Choose $A'(2,2\lambda)$, then the equation of $EF\ :\ y-\lambda=-\frac{1}{\lambda}(x-1)$
and $E(1+\lambda^{2},0),F(\ (1-\lambda)^{2},2)$.
Point $D'(\frac{2(\lambda-1)^{2}}{\lambda^{2}+1},2+\frac{2\lambda(\lambda-1)^{2}}{\lambda^{2}+1})$.
Equation of the line $A'D'\ :\ y-2\lambda=\frac{\lambda^{2}-1}{2\lambda}(x-2)$.
Point $G(\frac{2-2\lambda}{\lambda+1},2)$.
Inradius of $\triangle A'CG\ :\ r_{1}=\frac{2\lambda(1-\lambda)}{\lambda+1}$.

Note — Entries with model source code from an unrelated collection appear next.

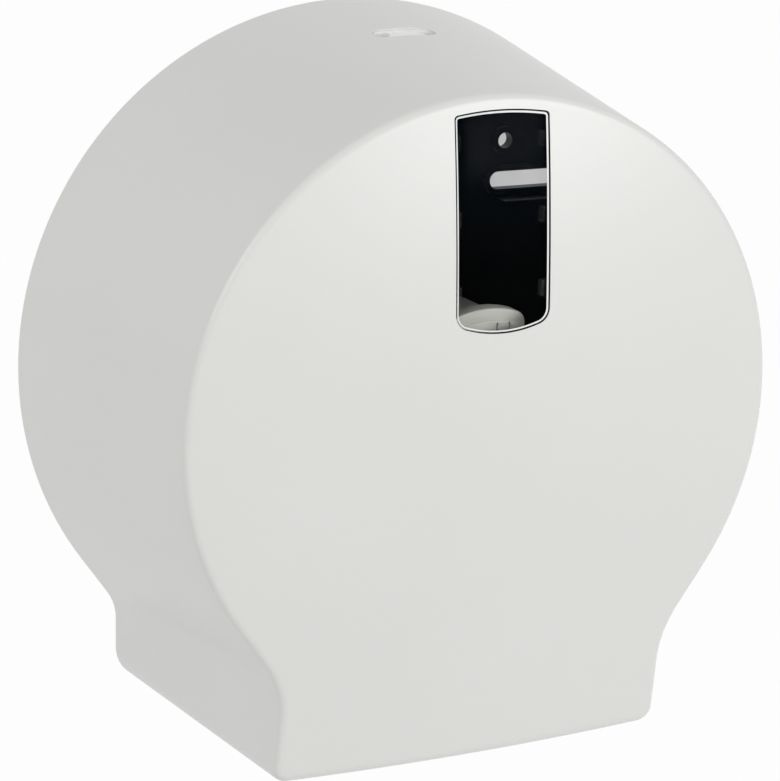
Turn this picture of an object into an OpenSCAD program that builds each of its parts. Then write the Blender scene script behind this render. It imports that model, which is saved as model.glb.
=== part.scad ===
// Wall-mounted jumbo toilet roll dispenser, millimetres.
// Plan coordinates: X to the right, Y up, Z from the wall towards the user. face_on() turns them
// so that the finished part has +Z up, its front on -Y and the roll axis through the origin.

/* [Cover] */
// Outer radius of the cover at the wall
cover_r = 139; // [136:1:142]
// Depth from the wall to the front rim
rim_depth = 127.5; // [125:0.5:130]
// How far the side walls have leaned in at the front rim
draft_inset = 18.4; // [16:0.1:19]
// Height of the domed front over the rim
dome_h = 8.5; // [7:0.5:10]
// Wall thickness of the moulded cover
wall_t = 2.5; // [2.3:0.1:2.7]
// Gap between the cover's rear edge and the wall
rear_gap = 2; // [2:0.1:2.2]
// Angle of the flank that runs from the disc to the foot
flank_deg = 35; // [34:0.5:36]

/* [Foot] */
// Height of the roll axis over the foot's underside
foot_drop = 134.5; // [134:0.5:136]
// Half width of the foot at the wall
foot_half = 99; // [97:0.5:101]
// Radius of the hollow between disc and foot, at the wall
neck_r = 20; // [18:1:22]
// Radius of the foot's bottom corners at the wall
toe_r = 15; // [14:0.5:16]
// Radius of the foot's bottom corners at the front rim
toe_front_r = 6; // [5:0.5:8]
// Half width of the paper outlet
outlet_half = 55; // [50:1:56]
// Distance of the outlet's front edge from the wall
outlet_front = 110; // [108:1:112]
// Distance of the outlet's rear edge from the wall
outlet_rear = 36; // [36:1:38]

/* [Window] */
// Half width of the sight window
window_half = 19.3; // [17:0.1:20]
// Radius of the window's top edge about the roll axis
window_top_r = 115.1; // [112:0.1:115.5]
// Height of the window's lowest point over the roll axis
window_low = 34.4; // [33:0.1:38]
// Radius of the window's bottom edge
window_low_r = 50; // [40:1:60]
// Radius of the window's bottom corners
window_corner_r = 6; // [4:0.5:8]
// Gap between the window pane and the cover
pane_gap = 0.4; // [0.3:0.1:0.8]

/* [Back plate] */
// Thickness of the back plate
plate_t = 3.5; // [3:0.5:4]
// Radius of the back plate
plate_r = 132; // [130:0.5:132]
// Depth of the back plate's rim
rim_h = 14; // [12:1:14]
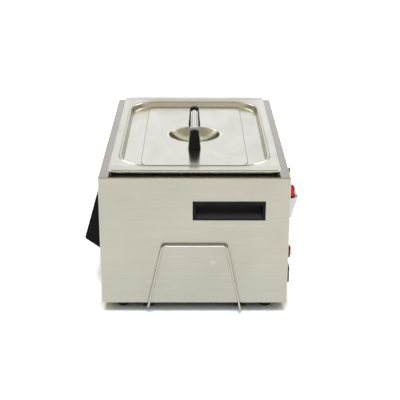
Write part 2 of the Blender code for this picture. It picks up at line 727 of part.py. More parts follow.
def make_wire_rest():
    corners = [
        (WIRE_PIVOT_X, -CLIP_Y + 9 * MM, WIRE_PIVOT_Z),
        (WIRE_PIVOT_X, -WIRE_FOOT_HALF, WIRE_PIVOT_Z),
        (WIRE_X, -WIRE_FOOT_HALF, WIRE_PIVOT_Z),
        (WIRE_X, -WIRE_TOP_HALF, WIRE_TOP_Z),
        (WIRE_X, WIRE_TOP_HALF, WIRE_TOP_Z),
        (WIRE_X, WIRE_FOOT_HALF, WIRE_LOW_ELBOW_Z),
        (WIRE_PIVOT_X, WIRE_FOOT_HALF, WIRE_PIVOT_Z),
        (WIRE_PIVOT_X, CLIP_Y - 9 * MM, WIRE_PIVOT_Z),
    ]
    tight = 2.2 * MM
    first = with_bends(corners[:4], tight, 3)[:-1]
    middle = with_bends(corners[2:6], WIRE_BEND)[1:-1]
    last = with_bends(corners[4:], tight, 3)[1:]
    pivot = Vector((WIRE_PIVOT_X, 0, WIRE_PIVOT_Z))
    holder = add_empty("wire_rest_pivot", pivot, parent=ROOT)
    path = [point - pivot for point in first + middle + last]
    place("wire_rest", wire_curve("wire_rest", path, WIRE_RADIUS, 2, True), "bright_steel", parent=holder)

    clip_z = BASE_Z - GAP - CLIP[2] / 2
    for side, name in ((1, "rear"), (-1, "front")):
        clip = box(f"wire_clip_{name}", CLIP, "black_plastic", (WIRE_PIVOT_X, side * CLIP_Y, clip_z))
        slot_height = WIRE_PIVOT_Z + WIRE_RADIUS + 0.7 * MM
        slot = (12 * MM, 2 * WIRE_RADIUS + 1.6 * MM, slot_height)
        slot_x = WIRE_PIVOT_X - 2.8 * MM + slot[0] / 2
        hole_length = 14 * MM
        hole_y = side * (CLIP_Y - 10 * MM + hole_length / 2)
        hole_place = (WIRE_PIVOT_X, hole_y, WIRE_PIVOT_Z)
        cut(
            clip,
            box(f"leg_slot_{name}", slot, location=(slot_x, side * WIRE_FOOT_HALF, slot_height / 2)),
            rod(f"pin_hole_{name}", WIRE_RADIUS + GAP, hole_length, location=hole_place, axis=(0, 1, 0)),
        )
        peg = rod(f"clip_peg_{name}", PEG_RADIUS, 8 * MM, location=(WIRE_PIVOT_X, side * CLIP_Y, BASE_Z))
        join(clip, peg)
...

Equation of $D'F\ :\ y-2=\frac{2\lambda}{1-\lambda^{2}}[x-(\lambda-1)^{2}]$.
Inradius of $\triangle D'FG\ :\ r_{2}=\frac{\lambda(\lambda-1)^{2}}{\lambda+1}$.
Equation of $A'E\ :\ y=\frac{2\lambda}{1-\lambda^{2}}[x-(\lambda^{2}+1)]$.
Inradius of $\triangle A'BE\ :\ r_{3}=\lambda(1-\lambda)$.
Then $r_{1}=r_{2}+r_{3}$.